Output each line of the material exactly as it stands.

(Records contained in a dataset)

/---

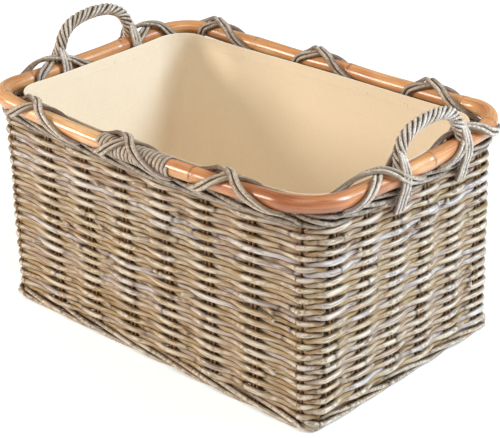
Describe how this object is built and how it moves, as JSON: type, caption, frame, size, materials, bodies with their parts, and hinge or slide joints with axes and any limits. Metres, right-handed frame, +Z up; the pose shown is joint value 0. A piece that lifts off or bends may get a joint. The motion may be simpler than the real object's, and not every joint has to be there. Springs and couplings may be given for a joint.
{
  "type": "lined log basket",
  "caption": "Rectangular woven cane log basket with a lashed bent-cane rim, roped end handles and a lift-out cotton liner.",
  "frame": {"origin": "middle of the underside, on the surface the basket stands on", "axes": "+X along the long side to the right end, +Y to the back, +Z up; the front long side, with the bound joint of the rim, faces -Y"},
  "size_m": [0.6328, 0.4108, 0.378],
  "materials": {
    "weave_cane": "grey-washed round cane, matt with a slight bark sheen",
    "stake_cane": "dark unsplit cane, matt",
    "border_cane": "grey-brown twisted cane, matt",
    "band_cane": "tight dark cane, satin",
    "rim_cane": "peeled and oiled cane pole, semi-gloss, with growth rings",
    "binding_cane": "flat split cane, satin",
    "lashing_cane": "grey-brown round cane, satin",
    "handle_cane": "grey-beige twisted cane, matt",
    "core_cane": "plain cane, hidden",
    "liner_cloth": "unbleached cotton canvas with faint flecks"
  },
  "bodies": {
    "basket": {"foot_border": "border_cane", "base_weave": "weave_cane", "base_sticks": "stake_cane", "front_weave": "weave_cane", "back_weave": "weave_cane", "left_weave": "weave_cane", "right_weave": "weave_cane", "front_right_corner_weave": "weave_cane", "back_right_corner_weave": "weave_cane", "back_left_corner_weave": "weave_cane", "front_left_corner_weave": "weave_cane", "front_stakes": "stake_cane", "back_stakes": "stake_cane", "left_stakes": "stake_cane", "right_stakes": "stake_cane", "corner_stakes": "stake_cane", "top_band": "band_cane", "rim_pole": "rim_cane", "splice_binding": "binding_cane", "front_lashing": "lashing_cane", "back_lashing": "lashing_cane", "left_lashing": "lashing_cane", "right_lashing": "lashing_cane", "left_handle_core": "core_cane", "right_handle_core": "core_cane", "left_handle_rope": "handle_cane", "right_handle_rope": "handle_cane", "left_handle_ties": "handle_cane", "right_handle_ties": "handle_cane"},
    "liner": {"liner_front": "liner_cloth", "liner_back": "liner_cloth", "liner_left": "liner_cloth", "liner_right": "liner_cloth", "liner_floor": "liner_cloth"}
  },
  "joints": [
    {"name": "liner_lift", "type": "slide", "parent": "basket", "child": "liner", "axis": [0, 0, 1], "range_m": [0, 0.37]}
  ]
}
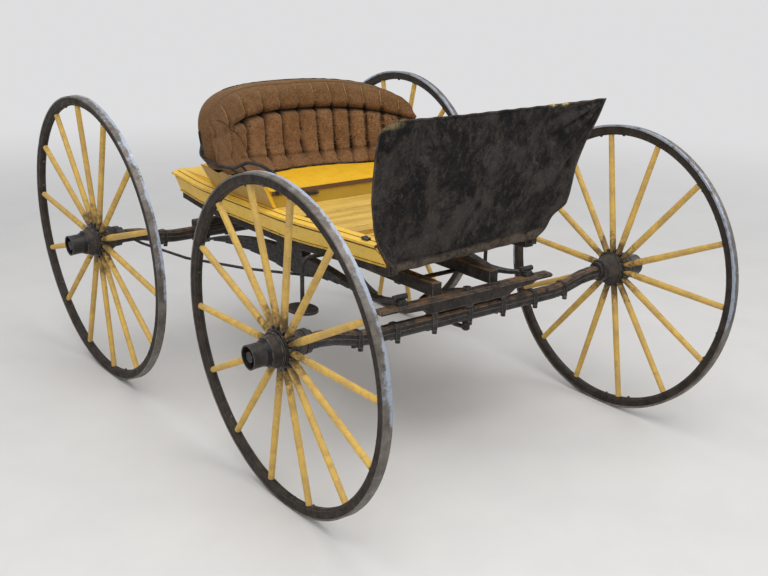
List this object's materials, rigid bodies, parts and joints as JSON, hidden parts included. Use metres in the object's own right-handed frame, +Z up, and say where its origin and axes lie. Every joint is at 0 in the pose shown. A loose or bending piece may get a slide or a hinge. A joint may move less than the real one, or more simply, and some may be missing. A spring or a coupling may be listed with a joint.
{
  "type": "horse drawn carriage",
  "caption": "Light open side-spring road wagon: four wooden spoked wheels, turning front axle, shallow body, tufted seat back, leather dash and steps, standing without shafts.",
  "frame": {"origin": "on the ground below the middle of the bounding box", "axes": "+Z is up, the wagon faces -Y, and its right side is at -X"},
  "size_m": [1.6276, 2.3234, 1.1504],
  "materials": {
    "tyre_steel": "worn steel with scratches",
    "felloe_wood": "dark worn wood",
    "spoke_paint": "worn yellow paint on wood",
    "hub_wood": "black paint over wood, worn to grey",
    "black_iron": "black paint, worn",
    "spring_steel": "black paint worn to grey",
    "gear_wood": "black paint over wood, weathered",
    "body_yellow": "worn yellow paint",
    "seat_olive": "yellow paint, grimed",
    "seat_cloth": "worn brown velour",
    "black_leather": "cracked black leather"
  },
  "bodies": {
    "wagon": {"rear_axle": "black_iron", "rear_axle_bed": "gear_wood", "rear_axle_clips": "black_iron", "fifth_wheel_upper": "black_iron", "front_bolster": "gear_wood", "king_bolt": "black_iron", "rear_bolster": "gear_wood", "perch_right": "gear_wood", "perch_left": "gear_wood", "side_spring_right": "spring_steel", "side_spring_left": "spring_steel", "spring_irons_right": "black_iron", "spring_irons_left": "black_iron", "body_side_right": "body_yellow", "body_side_left": "body_yellow", "body_sill_right": "gear_wood", "body_sill_left": "gear_wood", "body_floor": "body_yellow", "tail_board": "body_yellow", "rear_deck": "body_yellow", "seat_riser": "seat_olive", "seat_board": "body_yellow", "seat_front_panel": "seat_olive", "seat_back_pad": "seat_cloth", "seat_back_board": "black_leather", "stay_rod_right": "black_iron", "stay_rod_left": "black_iron", "arm_rail_right": "black_iron", "arm_rail_left": "black_iron", "dash_leather": "black_leather", "dash_frame": "black_iron", "step_right": "black_iron", "step_left": "black_iron"},
    "front_gear": {"front_axle": "black_iron", "front_axle_bed": "gear_wood", "front_axle_clips": "black_iron", "fifth_wheel_lower": "black_iron"},
    "front_right_wheel": {"front_right_tyre": "tyre_steel", "front_right_rim": "felloe_wood", "front_right_spokes": "spoke_paint", "front_right_hub": "hub_wood", "front_right_hub_irons": "black_iron"},
    "front_left_wheel": {"front_left_tyre": "tyre_steel", "front_left_rim": "felloe_wood", "front_left_spokes": "spoke_paint", "front_left_hub": "hub_wood", "front_left_hub_irons": "black_iron"},
    "rear_right_wheel": {"rear_right_tyre": "tyre_steel", "rear_right_rim": "felloe_wood", "rear_right_spokes": "spoke_paint", "rear_right_hub": "hub_wood", "rear_right_hub_irons": "black_iron"},
    "rear_left_wheel": {"rear_left_tyre": "tyre_steel", "rear_left_rim": "felloe_wood", "rear_left_spokes": "spoke_paint", "rear_left_hub": "hub_wood", "rear_left_hub_irons": "black_iron"}
  },
  "joints": [
    {"name": "steering", "type": "hinge", "parent": "wagon", "child": "front_gear", "pos_m": [0, -0.653, 0.5], "axis": [0, 0, 1], "range_deg": [-25, 25]},
    {"name": "front_right_spin", "type": "hinge", "parent": "front_gear", "child": "front_right_wheel", "pos_m": [-0.706, -0.653, 0.5073], "axis": [-0.9986, 0, -0.0523], "continuous": true},
    {"name": "front_left_spin", "type": "hinge", "parent": "front_gear", "child": "front_left_wheel", "pos_m": [0.706, -0.653, 0.5073], "axis": [0.9986, 0, -0.0523], "continuous": true},
    {"name": "rear_right_spin", "type": "hinge", "parent": "wagon", "child": "rear_right_wheel", "pos_m": [-0.706, 0.627, 0.53327], "axis": [-0.9986, 0, -0.0523], "continuous": true},
    {"name": "rear_left_spin", "type": "hinge", "parent": "wagon", "child": "rear_left_wheel", "pos_m": [0.706, 0.627, 0.53327], "axis": [0.9986, 0, -0.0523], "continuous": true}
  ]
}
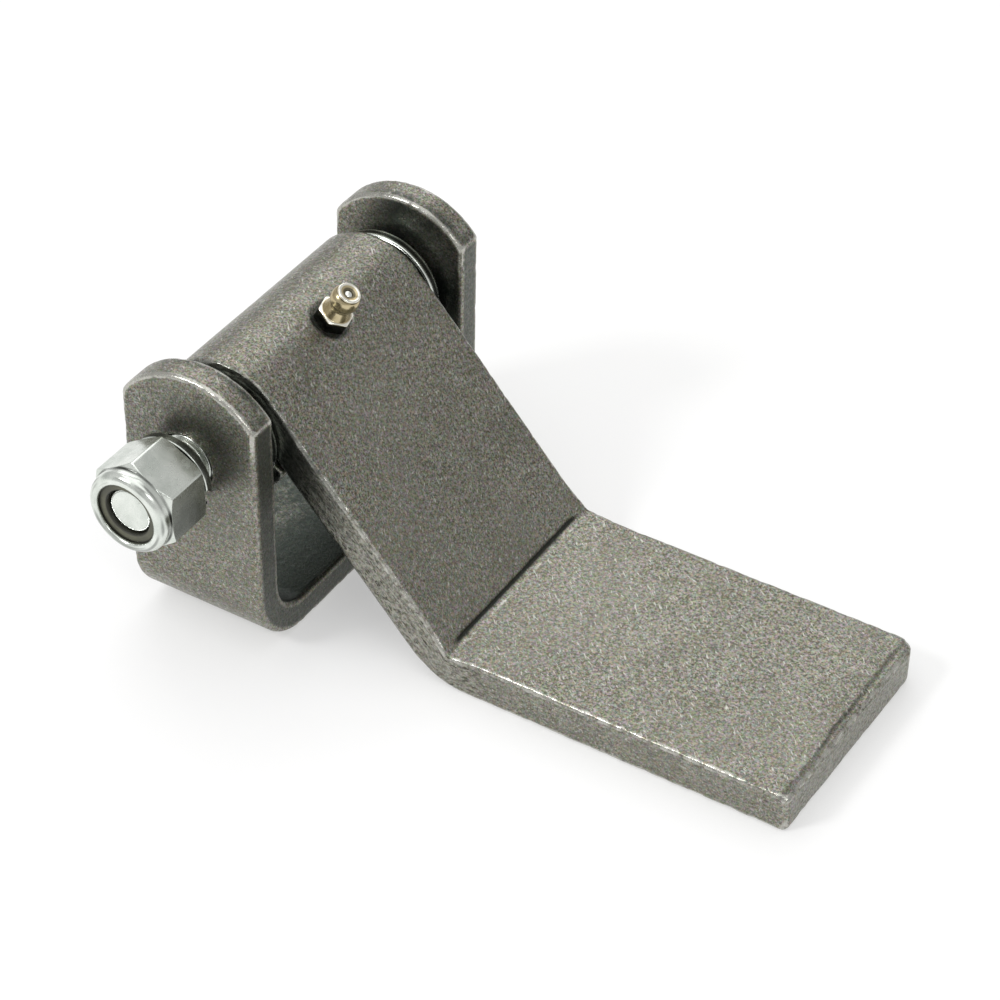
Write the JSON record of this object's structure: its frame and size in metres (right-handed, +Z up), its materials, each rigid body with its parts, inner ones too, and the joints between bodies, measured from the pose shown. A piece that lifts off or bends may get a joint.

\---

_RESULT OF THE TASK_
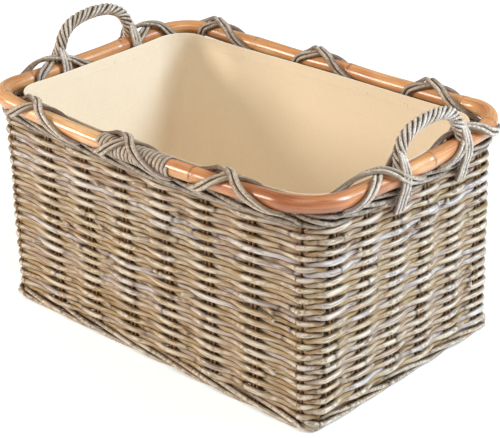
Describe how this object is built and how it moves, as JSON: type, caption, frame, size, materials, bodies with their parts, and hinge or slide joints with axes and any limits. Metres, right-handed frame, +Z up; the pose shown is joint value 0. A piece that lifts off or bends may get a joint. The motion may be simpler than the real object's, and not every joint has to be there. Springs and couplings may be given for a joint.
{
  "type": "lined log basket",
  "caption": "Rectangular woven cane log basket with a lashed bent-cane rim, roped end handles and a lift-out cotton liner.",
  "frame": {"origin": "middle of the underside, on the surface the basket stands on", "axes": "+X along the long side to the right end, +Y to the back, +Z up; the front long side, with the bound joint of the rim, faces -Y"},
  "size_m": [0.6328, 0.4108, 0.378],
  "materials": {
    "weave_cane": "grey-washed round cane, matt with a slight bark sheen",
    "stake_cane": "dark unsplit cane, matt",
    "border_cane": "grey-brown twisted cane, matt",
    "band_cane": "tight dark cane, satin",
    "rim_cane": "peeled and oiled cane pole, semi-gloss, with growth rings",
    "binding_cane": "flat split cane, satin",
    "lashing_cane": "grey-brown round cane, satin",
    "handle_cane": "grey-beige twisted cane, matt",
    "core_cane": "plain cane, hidden",
    "liner_cloth": "unbleached cotton canvas with faint flecks"
  },
  "bodies": {
    "basket": {"foot_border": "border_cane", "base_weave": "weave_cane", "base_sticks": "stake_cane", "front_weave": "weave_cane", "back_weave": "weave_cane", "left_weave": "weave_cane", "right_weave": "weave_cane", "front_right_corner_weave": "weave_cane", "back_right_corner_weave": "weave_cane", "back_left_corner_weave": "weave_cane", "front_left_corner_weave": "weave_cane", "front_stakes": "stake_cane", "back_stakes": "stake_cane", "left_stakes": "stake_cane", "right_stakes": "stake_cane", "corner_stakes": "stake_cane", "top_band": "band_cane", "rim_pole": "rim_cane", "splice_binding": "binding_cane", "front_lashing": "lashing_cane", "back_lashing": "lashing_cane", "left_lashing": "lashing_cane", "right_lashing": "lashing_cane", "left_handle_core": "core_cane", "right_handle_core": "core_cane", "left_handle_rope": "handle_cane", "right_handle_rope": "handle_cane", "left_handle_ties": "handle_cane", "right_handle_ties": "handle_cane"},
    "liner": {"liner_front": "liner_cloth", "liner_back": "liner_cloth", "liner_left": "liner_cloth", "liner_right": "liner_cloth", "liner_floor": "liner_cloth"}
  },
  "joints": [
    {"name": "liner_lift", "type": "slide", "parent": "basket", "child": "liner", "axis": [0, 0, 1], "range_m": [0, 0.37]}
  ]
}
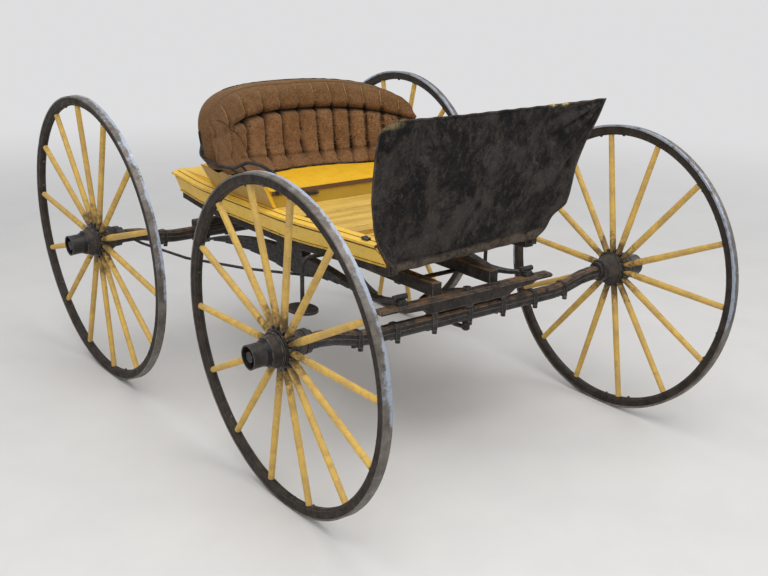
List this object's materials, rigid bodies, parts and joints as JSON, hidden parts included. Use metres in the object's own right-handed frame, +Z up, and say where its origin and axes lie. Every joint is at 0 in the pose shown. A loose or bending piece may get a slide or a hinge. A joint may move less than the real one, or more simply, and some may be missing. A spring or a coupling may be listed with a joint.
{
  "type": "horse drawn carriage",
  "caption": "Light open side-spring road wagon: four wooden spoked wheels, turning front axle, shallow body, tufted seat back, leather dash and steps, standing without shafts.",
  "frame": {"origin": "on the ground below the middle of the bounding box", "axes": "+Z is up, the wagon faces -Y, and its right side is at -X"},
  "size_m": [1.6276, 2.3234, 1.1504],
  "materials": {
    "tyre_steel": "worn steel with scratches",
    "felloe_wood": "dark worn wood",
    "spoke_paint": "worn yellow paint on wood",
    "hub_wood": "black paint over wood, worn to grey",
    "black_iron": "black paint, worn",
    "spring_steel": "black paint worn to grey",
    "gear_wood": "black paint over wood, weathered",
    "body_yellow": "worn yellow paint",
    "seat_olive": "yellow paint, grimed",
    "seat_cloth": "worn brown velour",
    "black_leather": "cracked black leather"
  },
  "bodies": {
    "wagon": {"rear_axle": "black_iron", "rear_axle_bed": "gear_wood", "rear_axle_clips": "black_iron", "fifth_wheel_upper": "black_iron", "front_bolster": "gear_wood", "king_bolt": "black_iron", "rear_bolster": "gear_wood", "perch_right": "gear_wood", "perch_left": "gear_wood", "side_spring_right": "spring_steel", "side_spring_left": "spring_steel", "spring_irons_right": "black_iron", "spring_irons_left": "black_iron", "body_side_right": "body_yellow", "body_side_left": "body_yellow", "body_sill_right": "gear_wood", "body_sill_left": "gear_wood", "body_floor": "body_yellow", "tail_board": "body_yellow", "rear_deck": "body_yellow", "seat_riser": "seat_olive", "seat_board": "body_yellow", "seat_front_panel": "seat_olive", "seat_back_pad": "seat_cloth", "seat_back_board": "black_leather", "stay_rod_right": "black_iron", "stay_rod_left": "black_iron", "arm_rail_right": "black_iron", "arm_rail_left": "black_iron", "dash_leather": "black_leather", "dash_frame": "black_iron", "step_right": "black_iron", "step_left": "black_iron"},
    "front_gear": {"front_axle": "black_iron", "front_axle_bed": "gear_wood", "front_axle_clips": "black_iron", "fifth_wheel_lower": "black_iron"},
    "front_right_wheel": {"front_right_tyre": "tyre_steel", "front_right_rim": "felloe_wood", "front_right_spokes": "spoke_paint", "front_right_hub": "hub_wood", "front_right_hub_irons": "black_iron"},
    "front_left_wheel": {"front_left_tyre": "tyre_steel", "front_left_rim": "felloe_wood", "front_left_spokes": "spoke_paint", "front_left_hub": "hub_wood", "front_left_hub_irons": "black_iron"},
    "rear_right_wheel": {"rear_right_tyre": "tyre_steel", "rear_right_rim": "felloe_wood", "rear_right_spokes": "spoke_paint", "rear_right_hub": "hub_wood", "rear_right_hub_irons": "black_iron"},
    "rear_left_wheel": {"rear_left_tyre": "tyre_steel", "rear_left_rim": "felloe_wood", "rear_left_spokes": "spoke_paint", "rear_left_hub": "hub_wood", "rear_left_hub_irons": "black_iron"}
  },
  "joints": [
    {"name": "steering", "type": "hinge", "parent": "wagon", "child": "front_gear", "pos_m": [0, -0.653, 0.5], "axis": [0, 0, 1], "range_deg": [-25, 25]},
    {"name": "front_right_spin", "type": "hinge", "parent": "front_gear", "child": "front_right_wheel", "pos_m": [-0.706, -0.653, 0.5073], "axis": [-0.9986, 0, -0.0523], "continuous": true},
    {"name": "front_left_spin", "type": "hinge", "parent": "front_gear", "child": "front_left_wheel", "pos_m": [0.706, -0.653, 0.5073], "axis": [0.9986, 0, -0.0523], "continuous": true},
    {"name": "rear_right_spin", "type": "hinge", "parent": "wagon", "child": "rear_right_wheel", "pos_m": [-0.706, 0.627, 0.53327], "axis": [-0.9986, 0, -0.0523], "continuous": true},
    {"name": "rear_left_spin", "type": "hinge", "parent": "wagon", "child": "rear_left_wheel", "pos_m": [0.706, 0.627, 0.53327], "axis": [0.9986, 0, -0.0523], "continuous": true}
  ]
}
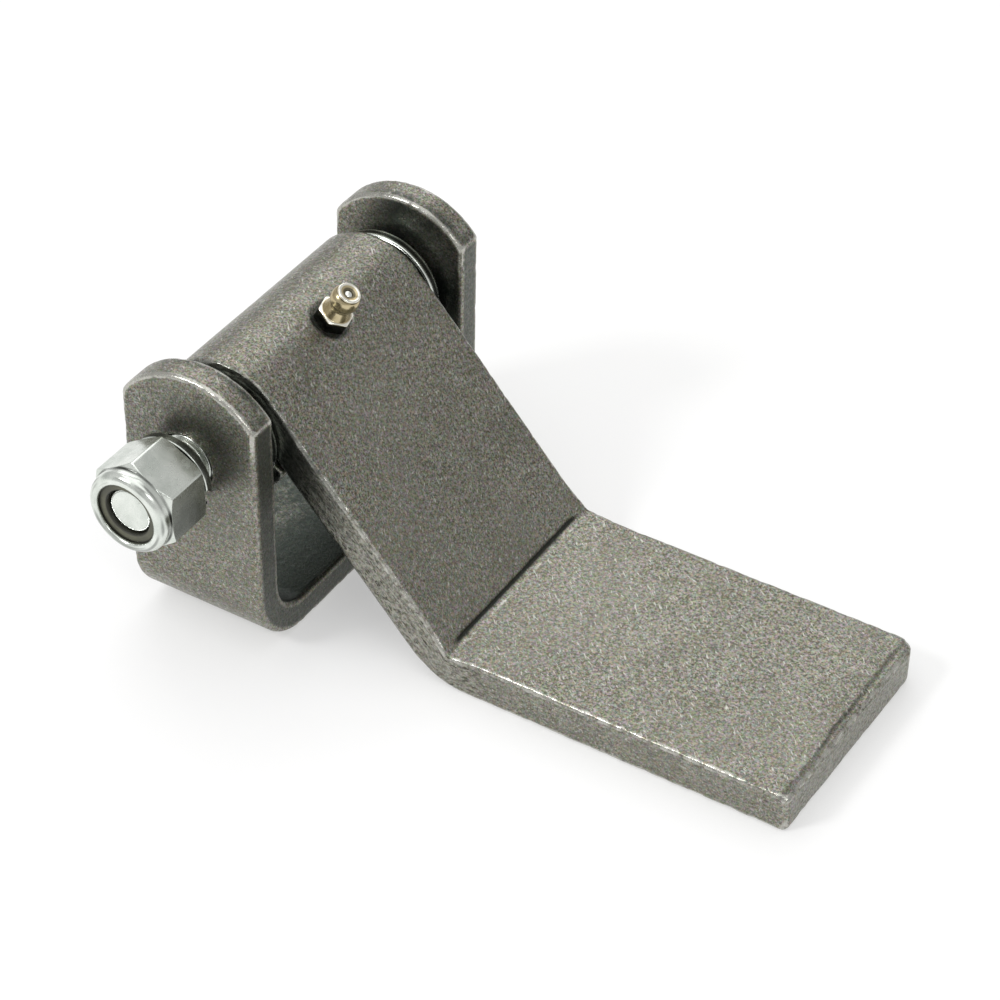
Write the JSON record of this object's structure: its frame and size in metres (right-handed, +Z up), its materials, each rigid body with its parts, inner ones too, and the joints between bodies, measured from the pose shown. A piece that lifts off or bends may get a joint.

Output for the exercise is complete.